More than 7 million children in West and Central Africa are on the move because of violence, poverty and climate change, accounting for over half of all migrants in the region, the United Nations children's agency said, in a report released on Wednesday. Yet most children seek refuge in other African nations, and only one in five attempts the perilous journey to Europe, UNICEF said in a report.
Half a million people have crossed the Mediterranean from Libya to Italy over the past four years, mainly sub-Saharan Africans who pay smugglers to shepherd them across the desert to Libya, and onward to Europe in unseaworthy dinghies. At least 20,000 migrants are being detained in Libya, the main gateway for those attempting to reach Europe by sea, according to the International Organization for Migration.

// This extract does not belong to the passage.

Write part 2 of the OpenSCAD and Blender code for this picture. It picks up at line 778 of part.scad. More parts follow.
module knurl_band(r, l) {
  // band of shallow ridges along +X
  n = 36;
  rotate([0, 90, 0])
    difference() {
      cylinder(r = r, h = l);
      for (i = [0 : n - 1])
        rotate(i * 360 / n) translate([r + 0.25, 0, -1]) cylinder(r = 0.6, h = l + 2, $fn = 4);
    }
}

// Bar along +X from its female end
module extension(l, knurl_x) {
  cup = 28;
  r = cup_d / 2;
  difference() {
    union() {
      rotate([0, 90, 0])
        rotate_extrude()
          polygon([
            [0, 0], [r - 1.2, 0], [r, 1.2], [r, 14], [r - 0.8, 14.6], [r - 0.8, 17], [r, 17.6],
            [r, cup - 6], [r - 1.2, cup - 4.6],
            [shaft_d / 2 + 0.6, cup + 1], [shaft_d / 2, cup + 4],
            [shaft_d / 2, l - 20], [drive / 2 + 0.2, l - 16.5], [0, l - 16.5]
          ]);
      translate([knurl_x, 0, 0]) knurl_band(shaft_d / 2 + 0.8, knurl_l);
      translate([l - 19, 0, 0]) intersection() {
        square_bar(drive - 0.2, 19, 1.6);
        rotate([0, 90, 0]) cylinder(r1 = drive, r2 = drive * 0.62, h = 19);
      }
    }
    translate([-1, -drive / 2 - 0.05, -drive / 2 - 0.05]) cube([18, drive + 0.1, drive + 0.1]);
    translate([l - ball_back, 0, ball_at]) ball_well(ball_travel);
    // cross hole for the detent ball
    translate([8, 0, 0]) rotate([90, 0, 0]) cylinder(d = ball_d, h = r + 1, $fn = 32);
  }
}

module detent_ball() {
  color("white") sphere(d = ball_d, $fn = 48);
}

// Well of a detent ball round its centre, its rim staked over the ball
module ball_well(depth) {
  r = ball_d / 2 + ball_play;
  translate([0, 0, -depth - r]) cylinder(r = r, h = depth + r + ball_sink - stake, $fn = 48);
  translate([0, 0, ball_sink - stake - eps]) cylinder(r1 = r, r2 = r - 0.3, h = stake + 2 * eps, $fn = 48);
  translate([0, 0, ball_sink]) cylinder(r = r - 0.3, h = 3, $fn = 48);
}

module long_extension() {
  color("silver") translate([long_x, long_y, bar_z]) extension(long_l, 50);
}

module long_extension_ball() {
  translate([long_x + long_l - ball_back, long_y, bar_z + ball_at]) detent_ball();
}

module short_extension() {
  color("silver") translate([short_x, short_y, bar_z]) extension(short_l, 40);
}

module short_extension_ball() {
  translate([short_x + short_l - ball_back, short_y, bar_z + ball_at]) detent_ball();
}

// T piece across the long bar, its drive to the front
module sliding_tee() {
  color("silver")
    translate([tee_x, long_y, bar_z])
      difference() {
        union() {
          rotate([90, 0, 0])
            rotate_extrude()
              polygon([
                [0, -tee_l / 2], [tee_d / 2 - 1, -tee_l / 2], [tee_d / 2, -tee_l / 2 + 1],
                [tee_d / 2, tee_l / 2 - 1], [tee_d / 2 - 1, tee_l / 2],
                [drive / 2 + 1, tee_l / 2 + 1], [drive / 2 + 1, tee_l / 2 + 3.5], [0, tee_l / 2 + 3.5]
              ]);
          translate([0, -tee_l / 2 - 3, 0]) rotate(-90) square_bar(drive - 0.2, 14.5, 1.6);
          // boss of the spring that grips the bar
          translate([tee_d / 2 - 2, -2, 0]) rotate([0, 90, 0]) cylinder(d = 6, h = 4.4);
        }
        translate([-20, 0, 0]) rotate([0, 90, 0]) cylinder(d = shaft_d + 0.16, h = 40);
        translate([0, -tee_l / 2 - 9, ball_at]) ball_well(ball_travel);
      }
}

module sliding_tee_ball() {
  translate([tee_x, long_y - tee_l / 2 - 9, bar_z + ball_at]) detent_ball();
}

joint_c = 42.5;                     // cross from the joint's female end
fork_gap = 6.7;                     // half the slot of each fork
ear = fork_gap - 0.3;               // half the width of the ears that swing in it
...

More than 100,000 migrants have made the perilous Mediterranean crossing to Europe this year, the U.N. said Tuesday, amid mounting tensions among EU nations on how to tackle the crisis. Nearly 2,250 people have died in 2017 attempting the sea crossing from North Africa, the UN's International Organization for Migration (IOM) added. While the numbers arriving in 2017 are staggering, they remain far below last year's figures. During the same period in 2016, 231,503 people made the crossing to Europe, with the 100,000-mark passed already in February that year. Italy has taken in nearly 85 percent of the arrivals -- most of them sub-Saharan Africans crossing from Libya -- and has pleaded for help from other European Union nations, saying it is struggling to cope.

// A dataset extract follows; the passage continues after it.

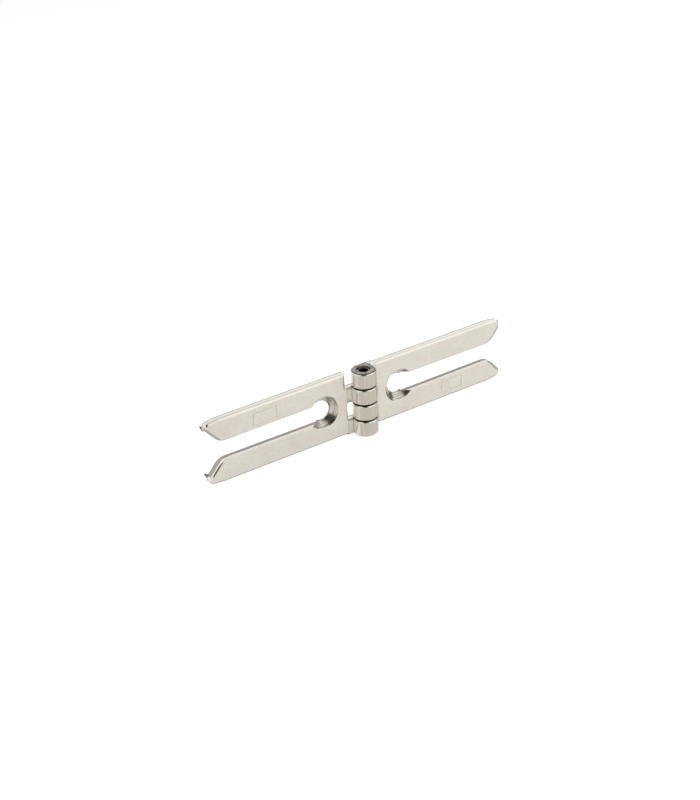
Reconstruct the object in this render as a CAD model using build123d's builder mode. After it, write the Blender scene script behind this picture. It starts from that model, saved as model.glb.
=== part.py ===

Lack of economic opportunities, wars and climate change have forced over 12 million people in West and Central Africa to migrate, UNICEF said in its report.
Climate change is already a harsh reality in many parts of Africa, where rising temperatures and increasingly erratic rainfall have disrupted food production, fueled widespread hunger, and forced farmers to abandon their land.
"Unless the long-term planning of governments and civil society is equipped to anticipate these climate shocks and subsequent migration, the unmitigated impact of these forces will create detrimental outcomes for children across the region," the report said.
One in five people in Central African Republic - about a million people - have been displaced since conflict began in 2013 between mainly Muslim Seleka rebels and Christian militias, the Norwegian Refugee Council (NRC) says. In 2016 alone, more than 922,000 people were driven from their homes by conflict within the Democratic Republic of Congo, compared with 824,000 in Syria, according the Internal Displacement Monitoring Centre, which is part of NRC.
"Children in West and Central Africa are moving in greater numbers than ever before, many in search of safety or a better life," said UNICEF regional director Marie-Pierre Poirier.
"Yet the majority of these children are moving within Africa, not to Europe or elsewhere. We must broaden the discussion on migration to encompass the vulnerabilities of all children on the move and expand systems to protect them, in all their intended destinations," she said.
Globally, 65.6 million people are uprooted and nearly half of them are children, the U.N's refugee agency UNHCR said.